---------- Dataset content

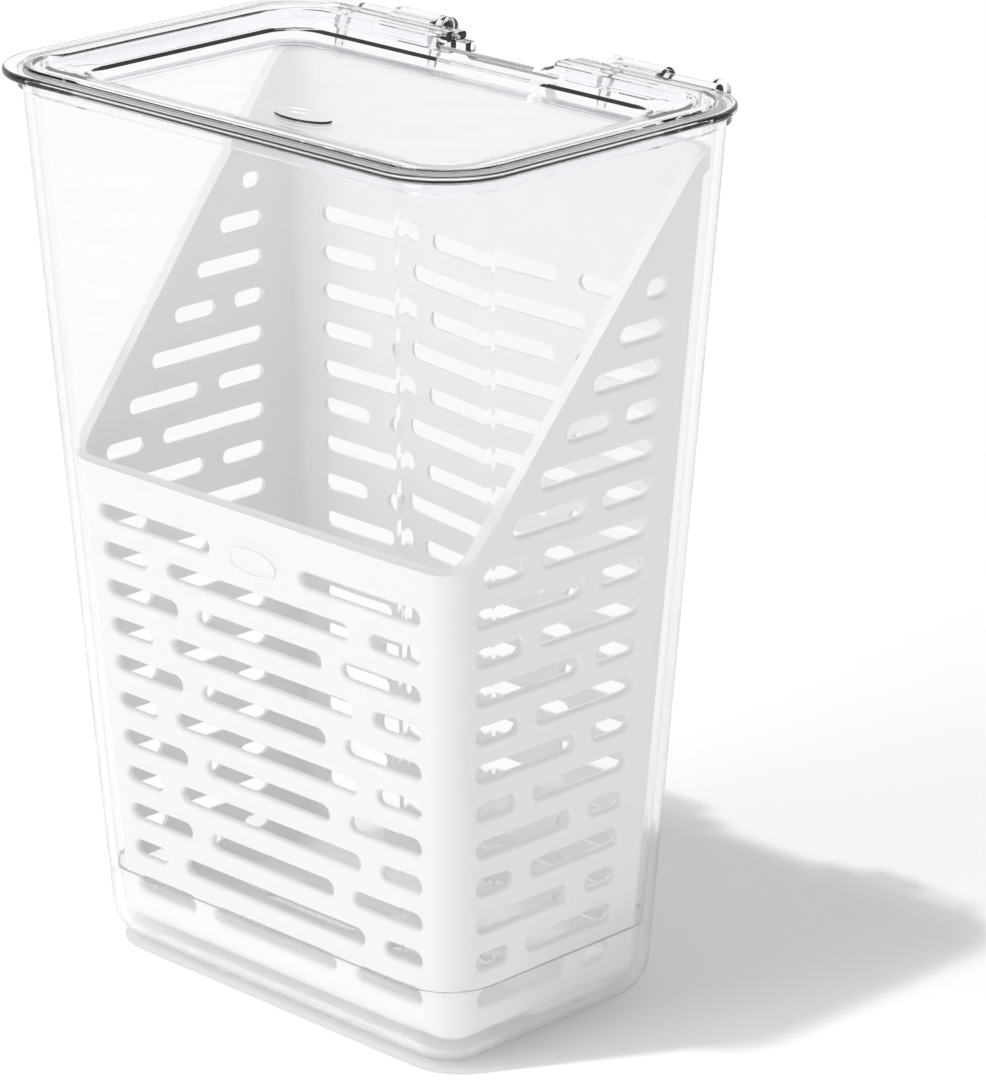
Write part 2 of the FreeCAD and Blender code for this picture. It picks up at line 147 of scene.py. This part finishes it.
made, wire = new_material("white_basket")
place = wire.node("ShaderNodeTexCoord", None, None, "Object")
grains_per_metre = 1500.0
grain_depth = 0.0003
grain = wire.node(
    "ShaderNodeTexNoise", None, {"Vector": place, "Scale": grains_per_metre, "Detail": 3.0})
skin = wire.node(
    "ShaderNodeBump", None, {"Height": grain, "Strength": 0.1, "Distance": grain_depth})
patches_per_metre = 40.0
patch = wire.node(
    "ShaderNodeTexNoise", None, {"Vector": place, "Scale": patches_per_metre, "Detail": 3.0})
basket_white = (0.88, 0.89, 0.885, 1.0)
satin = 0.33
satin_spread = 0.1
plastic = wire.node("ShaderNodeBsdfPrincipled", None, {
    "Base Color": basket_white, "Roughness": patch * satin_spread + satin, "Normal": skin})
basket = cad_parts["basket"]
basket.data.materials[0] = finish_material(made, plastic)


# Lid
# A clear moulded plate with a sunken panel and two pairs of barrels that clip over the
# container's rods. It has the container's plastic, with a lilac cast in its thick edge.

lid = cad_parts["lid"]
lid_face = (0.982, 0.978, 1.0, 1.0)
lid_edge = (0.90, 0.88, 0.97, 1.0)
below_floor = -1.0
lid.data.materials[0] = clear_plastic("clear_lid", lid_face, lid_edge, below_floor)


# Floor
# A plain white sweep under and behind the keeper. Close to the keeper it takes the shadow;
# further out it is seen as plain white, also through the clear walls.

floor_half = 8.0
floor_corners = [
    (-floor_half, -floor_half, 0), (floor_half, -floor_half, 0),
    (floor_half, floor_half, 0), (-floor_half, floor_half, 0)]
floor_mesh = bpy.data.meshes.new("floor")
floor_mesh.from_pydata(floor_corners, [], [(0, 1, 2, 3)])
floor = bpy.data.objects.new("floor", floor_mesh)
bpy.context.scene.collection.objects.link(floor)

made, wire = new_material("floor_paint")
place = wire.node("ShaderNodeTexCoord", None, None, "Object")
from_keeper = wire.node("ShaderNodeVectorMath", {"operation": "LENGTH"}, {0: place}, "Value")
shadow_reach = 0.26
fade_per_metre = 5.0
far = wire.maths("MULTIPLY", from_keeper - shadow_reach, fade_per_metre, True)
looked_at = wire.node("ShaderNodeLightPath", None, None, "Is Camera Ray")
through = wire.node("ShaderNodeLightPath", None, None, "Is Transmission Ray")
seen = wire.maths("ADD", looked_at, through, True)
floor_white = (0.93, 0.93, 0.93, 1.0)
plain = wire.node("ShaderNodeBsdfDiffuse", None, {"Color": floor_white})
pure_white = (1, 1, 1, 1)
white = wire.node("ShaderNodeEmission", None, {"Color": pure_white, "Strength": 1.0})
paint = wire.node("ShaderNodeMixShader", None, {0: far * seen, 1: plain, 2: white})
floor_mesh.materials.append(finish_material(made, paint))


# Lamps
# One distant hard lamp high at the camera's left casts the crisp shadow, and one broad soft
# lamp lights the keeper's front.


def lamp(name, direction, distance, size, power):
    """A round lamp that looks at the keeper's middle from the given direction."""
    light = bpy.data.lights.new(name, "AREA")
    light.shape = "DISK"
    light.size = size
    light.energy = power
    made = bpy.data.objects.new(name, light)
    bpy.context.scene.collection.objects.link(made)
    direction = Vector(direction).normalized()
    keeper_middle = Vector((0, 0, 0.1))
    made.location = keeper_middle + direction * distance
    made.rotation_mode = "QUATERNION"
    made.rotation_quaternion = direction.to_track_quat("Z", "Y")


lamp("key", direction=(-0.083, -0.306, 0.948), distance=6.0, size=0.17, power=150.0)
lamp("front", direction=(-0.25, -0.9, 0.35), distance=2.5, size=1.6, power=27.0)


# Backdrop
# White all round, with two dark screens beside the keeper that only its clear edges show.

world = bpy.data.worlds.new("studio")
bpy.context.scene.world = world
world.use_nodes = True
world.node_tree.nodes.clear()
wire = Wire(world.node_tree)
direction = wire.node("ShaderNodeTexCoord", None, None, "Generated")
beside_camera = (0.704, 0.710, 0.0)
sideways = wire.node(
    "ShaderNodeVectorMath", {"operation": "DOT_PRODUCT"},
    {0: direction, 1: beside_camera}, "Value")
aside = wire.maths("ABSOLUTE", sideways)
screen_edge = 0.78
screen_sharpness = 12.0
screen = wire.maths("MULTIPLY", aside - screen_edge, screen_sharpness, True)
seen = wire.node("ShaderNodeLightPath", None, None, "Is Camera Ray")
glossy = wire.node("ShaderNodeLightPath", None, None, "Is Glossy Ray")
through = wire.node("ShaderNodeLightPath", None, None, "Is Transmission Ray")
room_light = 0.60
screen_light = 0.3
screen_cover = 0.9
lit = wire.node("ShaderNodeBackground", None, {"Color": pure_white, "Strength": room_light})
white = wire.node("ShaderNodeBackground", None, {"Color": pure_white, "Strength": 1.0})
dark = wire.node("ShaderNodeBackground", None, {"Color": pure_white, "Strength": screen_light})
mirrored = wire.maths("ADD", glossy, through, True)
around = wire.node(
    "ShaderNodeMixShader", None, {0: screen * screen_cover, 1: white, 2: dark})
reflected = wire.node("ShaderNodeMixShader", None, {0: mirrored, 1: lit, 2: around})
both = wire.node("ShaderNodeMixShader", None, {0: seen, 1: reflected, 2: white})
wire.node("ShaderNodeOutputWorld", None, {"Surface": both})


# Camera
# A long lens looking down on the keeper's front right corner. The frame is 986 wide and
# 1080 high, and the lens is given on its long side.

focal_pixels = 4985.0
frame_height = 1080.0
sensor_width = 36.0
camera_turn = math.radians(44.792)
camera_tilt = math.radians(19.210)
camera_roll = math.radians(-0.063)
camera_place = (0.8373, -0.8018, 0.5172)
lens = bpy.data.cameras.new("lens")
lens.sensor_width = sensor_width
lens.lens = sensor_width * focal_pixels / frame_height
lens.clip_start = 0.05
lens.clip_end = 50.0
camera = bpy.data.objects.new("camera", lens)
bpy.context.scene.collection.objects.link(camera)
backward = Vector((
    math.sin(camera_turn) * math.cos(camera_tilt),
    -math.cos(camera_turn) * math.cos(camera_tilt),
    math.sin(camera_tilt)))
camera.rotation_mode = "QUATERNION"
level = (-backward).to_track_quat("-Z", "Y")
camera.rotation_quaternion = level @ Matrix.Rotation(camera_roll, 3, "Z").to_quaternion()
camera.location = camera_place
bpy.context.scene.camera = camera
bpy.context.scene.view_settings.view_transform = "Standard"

--------------------

### Task to complete
Recopy all the lines exactly as they appear.

### Worked answer
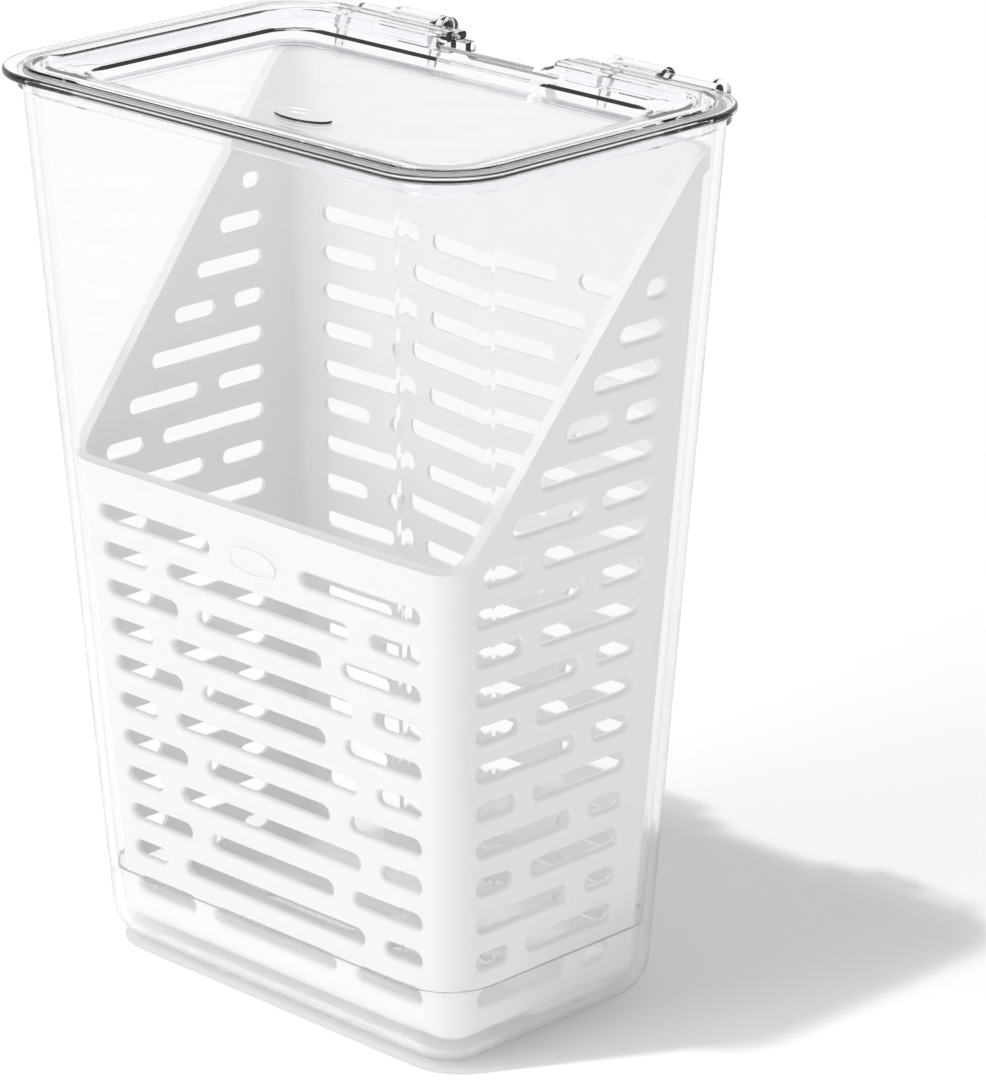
Write part 2 of the FreeCAD and Blender code for this picture. It picks up at line 147 of scene.py. This part finishes it.
made, wire = new_material("white_basket")
place = wire.node("ShaderNodeTexCoord", None, None, "Object")
grains_per_metre = 1500.0
grain_depth = 0.0003
grain = wire.node(
    "ShaderNodeTexNoise", None, {"Vector": place, "Scale": grains_per_metre, "Detail": 3.0})
skin = wire.node(
    "ShaderNodeBump", None, {"Height": grain, "Strength": 0.1, "Distance": grain_depth})
patches_per_metre = 40.0
patch = wire.node(
    "ShaderNodeTexNoise", None, {"Vector": place, "Scale": patches_per_metre, "Detail": 3.0})
basket_white = (0.88, 0.89, 0.885, 1.0)
satin = 0.33
satin_spread = 0.1
plastic = wire.node("ShaderNodeBsdfPrincipled", None, {
    "Base Color": basket_white, "Roughness": patch * satin_spread + satin, "Normal": skin})
basket = cad_parts["basket"]
basket.data.materials[0] = finish_material(made, plastic)


# Lid
# A clear moulded plate with a sunken panel and two pairs of barrels that clip over the
# container's rods. It has the container's plastic, with a lilac cast in its thick edge.

lid = cad_parts["lid"]
lid_face = (0.982, 0.978, 1.0, 1.0)
lid_edge = (0.90, 0.88, 0.97, 1.0)
below_floor = -1.0
lid.data.materials[0] = clear_plastic("clear_lid", lid_face, lid_edge, below_floor)


# Floor
# A plain white sweep under and behind the keeper. Close to the keeper it takes the shadow;
# further out it is seen as plain white, also through the clear walls.

floor_half = 8.0
floor_corners = [
    (-floor_half, -floor_half, 0), (floor_half, -floor_half, 0),
    (floor_half, floor_half, 0), (-floor_half, floor_half, 0)]
floor_mesh = bpy.data.meshes.new("floor")
floor_mesh.from_pydata(floor_corners, [], [(0, 1, 2, 3)])
floor = bpy.data.objects.new("floor", floor_mesh)
bpy.context.scene.collection.objects.link(floor)

made, wire = new_material("floor_paint")
place = wire.node("ShaderNodeTexCoord", None, None, "Object")
from_keeper = wire.node("ShaderNodeVectorMath", {"operation": "LENGTH"}, {0: place}, "Value")
shadow_reach = 0.26
fade_per_metre = 5.0
far = wire.maths("MULTIPLY", from_keeper - shadow_reach, fade_per_metre, True)
looked_at = wire.node("ShaderNodeLightPath", None, None, "Is Camera Ray")
through = wire.node("ShaderNodeLightPath", None, None, "Is Transmission Ray")
seen = wire.maths("ADD", looked_at, through, True)
floor_white = (0.93, 0.93, 0.93, 1.0)
plain = wire.node("ShaderNodeBsdfDiffuse", None, {"Color": floor_white})
pure_white = (1, 1, 1, 1)
white = wire.node("ShaderNodeEmission", None, {"Color": pure_white, "Strength": 1.0})
paint = wire.node("ShaderNodeMixShader", None, {0: far * seen, 1: plain, 2: white})
floor_mesh.materials.append(finish_material(made, paint))


# Lamps
# One distant hard lamp high at the camera's left casts the crisp shadow, and one broad soft
# lamp lights the keeper's front.


def lamp(name, direction, distance, size, power):
    """A round lamp that looks at the keeper's middle from the given direction."""
    light = bpy.data.lights.new(name, "AREA")
    light.shape = "DISK"
    light.size = size
    light.energy = power
    made = bpy.data.objects.new(name, light)
    bpy.context.scene.collection.objects.link(made)
    direction = Vector(direction).normalized()
    keeper_middle = Vector((0, 0, 0.1))
    made.location = keeper_middle + direction * distance
    made.rotation_mode = "QUATERNION"
    made.rotation_quaternion = direction.to_track_quat("Z", "Y")


lamp("key", direction=(-0.083, -0.306, 0.948), distance=6.0, size=0.17, power=150.0)
lamp("front", direction=(-0.25, -0.9, 0.35), distance=2.5, size=1.6, power=27.0)


# Backdrop
# White all round, with two dark screens beside the keeper that only its clear edges show.

world = bpy.data.worlds.new("studio")
bpy.context.scene.world = world
world.use_nodes = True
world.node_tree.nodes.clear()
wire = Wire(world.node_tree)
direction = wire.node("ShaderNodeTexCoord", None, None, "Generated")
beside_camera = (0.704, 0.710, 0.0)
sideways = wire.node(
    "ShaderNodeVectorMath", {"operation": "DOT_PRODUCT"},
    {0: direction, 1: beside_camera}, "Value")
aside = wire.maths("ABSOLUTE", sideways)
screen_edge = 0.78
screen_sharpness = 12.0
screen = wire.maths("MULTIPLY", aside - screen_edge, screen_sharpness, True)
seen = wire.node("ShaderNodeLightPath", None, None, "Is Camera Ray")
glossy = wire.node("ShaderNodeLightPath", None, None, "Is Glossy Ray")
through = wire.node("ShaderNodeLightPath", None, None, "Is Transmission Ray")
room_light = 0.60
screen_light = 0.3
screen_cover = 0.9
lit = wire.node("ShaderNodeBackground", None, {"Color": pure_white, "Strength": room_light})
white = wire.node("ShaderNodeBackground", None, {"Color": pure_white, "Strength": 1.0})
dark = wire.node("ShaderNodeBackground", None, {"Color": pure_white, "Strength": screen_light})
mirrored = wire.maths("ADD", glossy, through, True)
around = wire.node(
    "ShaderNodeMixShader", None, {0: screen * screen_cover, 1: white, 2: dark})
reflected = wire.node("ShaderNodeMixShader", None, {0: mirrored, 1: lit, 2: around})
both = wire.node("ShaderNodeMixShader", None, {0: seen, 1: reflected, 2: white})
wire.node("ShaderNodeOutputWorld", None, {"Surface": both})


# Camera
# A long lens looking down on the keeper's front right corner. The frame is 986 wide and
# 1080 high, and the lens is given on its long side.

focal_pixels = 4985.0
frame_height = 1080.0
sensor_width = 36.0
camera_turn = math.radians(44.792)
camera_tilt = math.radians(19.210)
camera_roll = math.radians(-0.063)
camera_place = (0.8373, -0.8018, 0.5172)
lens = bpy.data.cameras.new("lens")
lens.sensor_width = sensor_width
lens.lens = sensor_width * focal_pixels / frame_height
lens.clip_start = 0.05
lens.clip_end = 50.0
camera = bpy.data.objects.new("camera", lens)
bpy.context.scene.collection.objects.link(camera)
backward = Vector((
    math.sin(camera_turn) * math.cos(camera_tilt),
    -math.cos(camera_turn) * math.cos(camera_tilt),
    math.sin(camera_tilt)))
camera.rotation_mode = "QUATERNION"
level = (-backward).to_track_quat("-Z", "Y")
camera.rotation_quaternion = level @ Matrix.Rotation(camera_roll, 3, "Z").to_quaternion()
camera.location = camera_place
bpy.context.scene.camera = camera
bpy.context.scene.view_settings.view_transform = "Standard"